Before you diss on the film from my words, know that the film made $42M worldwide, won an Oscar and 103 other awards, with 128 other nominations. So there's that.

Here's a weird footnote: "The Academy" dissed on Johansson getting any kind of nomination because she did not portray a person.  "Hollywood" can be funny sometimes.

As the story evolves, we watch Ted go through the emotional battle of learning how to deal with life, his friends, and reviewing his relationship with his "girlfriend." The weirdest part was following the story of his dealing with the OS sex surrogate. Very weird.

Though the 'sex' they have is highly energized with Johansson's voice.

Of course it was almost effing funny when Ted gets into an argument with both of them, the surrogate and the OS. Again, weird. But complicated.

When I first started watching 'Her' the first act moved at such a pace that the first act felt like it was the entire movie. But if you get into his head, his story, it can be compelling to see what happens to this sorry lot of a man who can only be comfortable with his pocket (computer.)

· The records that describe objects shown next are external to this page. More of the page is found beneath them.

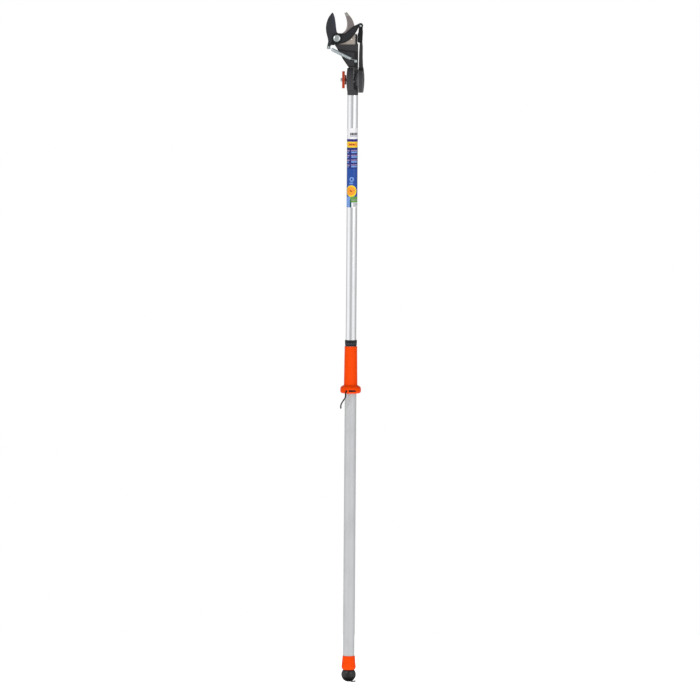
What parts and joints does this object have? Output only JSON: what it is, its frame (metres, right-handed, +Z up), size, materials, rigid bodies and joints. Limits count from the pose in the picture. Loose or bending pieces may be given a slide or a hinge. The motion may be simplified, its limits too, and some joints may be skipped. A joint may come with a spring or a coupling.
{
  "type": "pole lopper",
  "caption": "Telescopic pole lopper: bypass blades on a tilting head, closed by an inner strap from a sliding hand grip or an end ball.",
  "frame": {"origin": "on the pole's axis at the lower hand hold, halfway up the bare part of the lower tube", "axes": "+Z up the pole to the blades, +X to the strap side of the head, -Y to the face with the pivot bolt's head"},
  "size_m": [0.1329, 0.088, 2.3046],
  "materials": {
    "satin_aluminium": "satin drawn and anodised tube",
    "bright_aluminium": "bright drawn and anodised tube",
    "orange_plastic": "moulded, fine texture",
    "red_plastic": "moulded, semi-matt",
    "dark_red_plastic": "moulded, matt",
    "black_plastic": "moulded, fine texture",
    "charcoal_plastic": "glass-filled nylon, fine texture",
    "grey_ring": "moulded, semi-matt",
    "black_rubber": "soft satin",
    "black_cord": "braided",
    "webbing": "woven",
    "coated_steel": "low-friction coated steel",
    "black_metal": "powder coated",
    "satin_steel": "satin ground steel",
    "zinc_steel": "bright zinc plated",
    "label_film": null
  },
  "bodies": {
    "lower_pole": {"lower_tube": "satin_aluminium", "end_ferrule": "orange_plastic", "tube_plug": "black_plastic", "collar_base": "black_plastic", "collar_ring": "grey_ring"},
    "lock_collar": {"lock_collar": "black_plastic"},
    "puller": {"handle_grip": "orange_plastic", "handle_flange": "orange_plastic", "cord_cleat": "black_plastic", "handle_pin": "zinc_steel", "pull_shuttle": "black_plastic", "ball_cord": "black_cord", "pull_ball": "black_rubber", "handle_cord": "black_cord", "ball_cord_tail": "black_cord"},
    "upper_pole": {"upper_tube": "bright_aluminium", "label_sleeve": "label_film", "swivel_socket": "charcoal_plastic", "socket_rivet": "zinc_steel"},
    "inner_strap": {"tube_strap": "webbing"},
    "knob": {"knob_wing": "red_plastic", "knob_hub": "dark_red_plastic", "knob_nut": "zinc_steel"},
    "head": {"head_shell_front": "charcoal_plastic", "head_shell_rear": "charcoal_plastic", "shell_screw_1": "zinc_steel", "shell_screw_2": "zinc_steel", "shell_screw_3": "zinc_steel", "swivel_cap": "charcoal_plastic", "clamp_screw": "zinc_steel", "spring_anchor_pin": "zinc_steel", "strap_anchor_bar": "zinc_steel", "guide_axle": "zinc_steel", "counter_blade": "satin_steel", "pivot_bolt": "zinc_steel", "pivot_spacer": "zinc_steel", "pivot_nut": "zinc_steel", "pull_strap": "webbing"},
    "guide_roller": {"guide_roller": "black_plastic"},
    "blade": {"cutting_blade": "coated_steel", "lever_front": "black_metal", "lever_rear": "black_metal", "lever_rivet": "black_metal", "lever_pin": "zinc_steel", "tail_pin": "zinc_steel"},
    "block": {"strap_block": "black_metal", "roller_axle": "zinc_steel"},
    "block_roller": {"block_roller": "zinc_steel"},
    "spring_base": {"spring_lower_hook": "zinc_steel", "spring_coil": "zinc_steel"},
    "spring_eye": {"spring_upper_hook": "zinc_steel"}
  },
  "joints": [
    {"name": "handle_pull", "type": "slide", "parent": "lower_pole", "child": "puller", "axis": [0, 0, -1], "range_m": [0, 0.16], "stiffness_N_per_m": 60, "springref_m": -0.1},
    {"name": "lock_twist", "type": "hinge", "parent": "lower_pole", "child": "lock_collar", "pos_m": [0, 0, 0.631], "axis": [0, 0, 1], "range_deg": [0, 60]},
    {"name": "telescope", "type": "slide", "parent": "lower_pole", "child": "upper_pole", "axis": [0, 0, 1], "range_m": [0, 0.8]},
    {"name": "strap_run", "type": "slide", "parent": "upper_pole", "child": "inner_strap", "axis": [0, 0, -1], "range_m": [0, 0.16]},
    {"name": "knob_turn", "type": "hinge", "parent": "upper_pole", "child": "knob", "pos_m": [-0.03, 0, 1.529], "axis": [1, 0, 0], "continuous": true},
    {"name": "head_tilt", "type": "hinge", "parent": "upper_pole", "child": "head", "pos_m": [0, 0, 1.529], "axis": [1, 0, 0], "range_deg": [-100, 100]},
    {"name": "guide_roller_turn", "type": "hinge", "parent": "head", "child": "guide_roller", "pos_m": [0.0287, 0.0008, 1.544], "axis": [1, 0, 0], "range_deg": [0, 1650]},
    {"name": "blade_close", "type": "hinge", "parent": "head", "child": "blade", "pos_m": [-0.0555, 0, 1.671], "axis": [0, 1, 0], "range_deg": [0, 52.1], "deforming": ["pull_strap"]},
    {"name": "block_swing", "type": "hinge", "parent": "blade", "child": "block", "pos_m": [0.0253, 0, 1.7143], "axis": [0, 1, 0], "range_deg": [-52.1, 0]},
    {"name": "block_roller_turn", "type": "hinge", "parent": "block", "child": "block_roller", "pos_m": [0.029, 0, 1.665], "axis": [1, 0, 0], "range_deg": [0, 930]},
    {"name": "spring_swing", "type": "hinge", "parent": "head", "child": "spring_base", "pos_m": [0.0093, -0.0152, 1.5937], "axis": [0, 1, 0], "range_deg": [0, 10.6]},
    {"name": "spring_stretch", "type": "slide", "parent": "spring_base", "child": "spring_eye", "axis": [-0.9002, 0, 0.4355], "range_m": [0, 0.03], "deforming": ["spring_coil"]}
  ],
  "couplings": [
    {"joint": "strap_run", "follows": "handle_pull", "ratio": 1},
    {"joint": "blade_close", "follows": "handle_pull", "rad_per_m": 5.6723},
    {"joint": "block_swing", "follows": "handle_pull", "rad_per_m": -5.6723},
    {"joint": "guide_roller_turn", "follows": "handle_pull", "rad_per_m": 178.5},
    {"joint": "block_roller_turn", "follows": "handle_pull", "rad_per_m": 100.8},
    {"joint": "spring_swing", "follows": "handle_pull", "rad_per_m": 1.1476},
    {"joint": "spring_stretch", "follows": "handle_pull", "ratio": 0.18644}
  ]
}
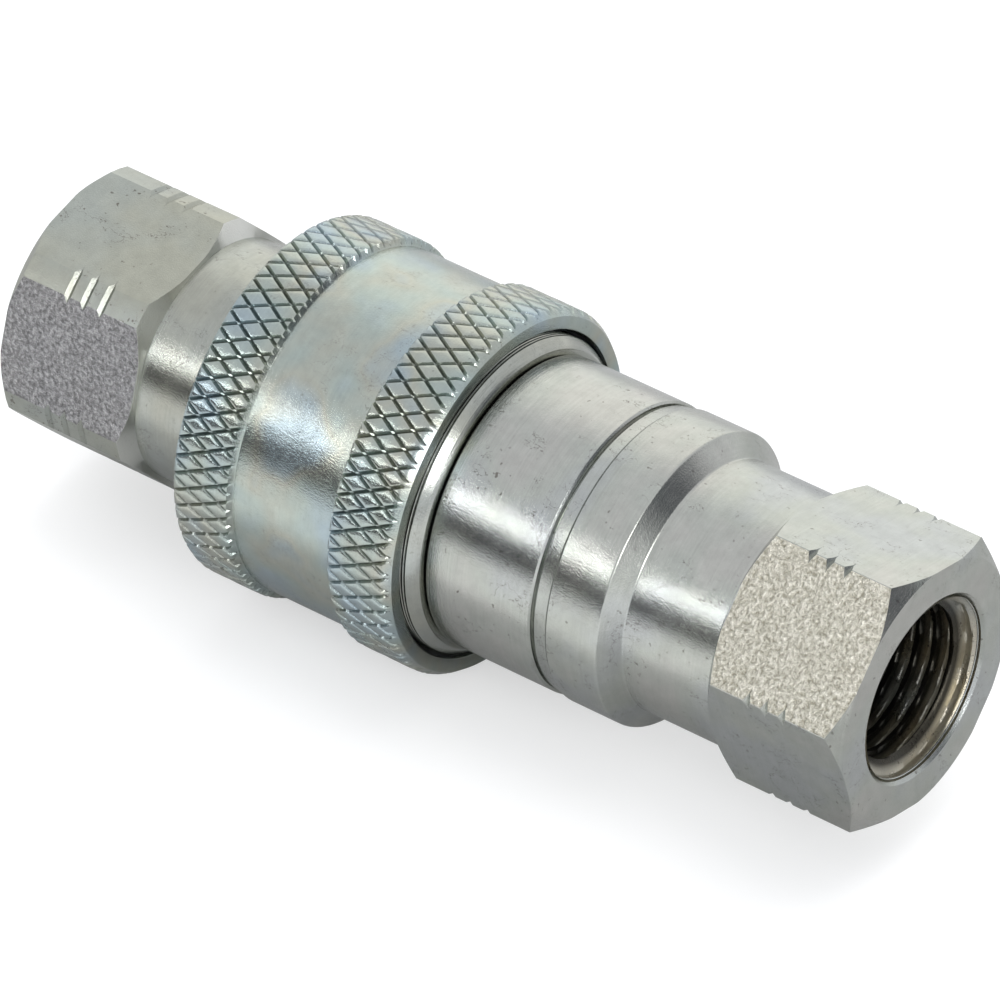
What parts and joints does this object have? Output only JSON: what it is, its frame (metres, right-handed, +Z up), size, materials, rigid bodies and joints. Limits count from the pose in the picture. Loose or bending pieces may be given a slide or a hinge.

The true challenge confronted in the film is how these people with this OS can't deal with humanity and/or if they can truly have a relationship with a self-aware OS. Is that a relationship? Can this evolving, learning OS who mimics humanity, can represent an real relationship or not? ANd how can these relationships can evolve?

The big question about this is that it is an OS. An OS installed on many other computers.

The IMDb user ratings score for the movie hit an 8/10, and despite being oddly disturbing, it hits on many levels of life and the story is deeply involved, there's that. Watching it through to the end makes the story complete, on many levels. I would have been mixed about having dropped money on seeing this at the theater, but it's quite the engaging ride.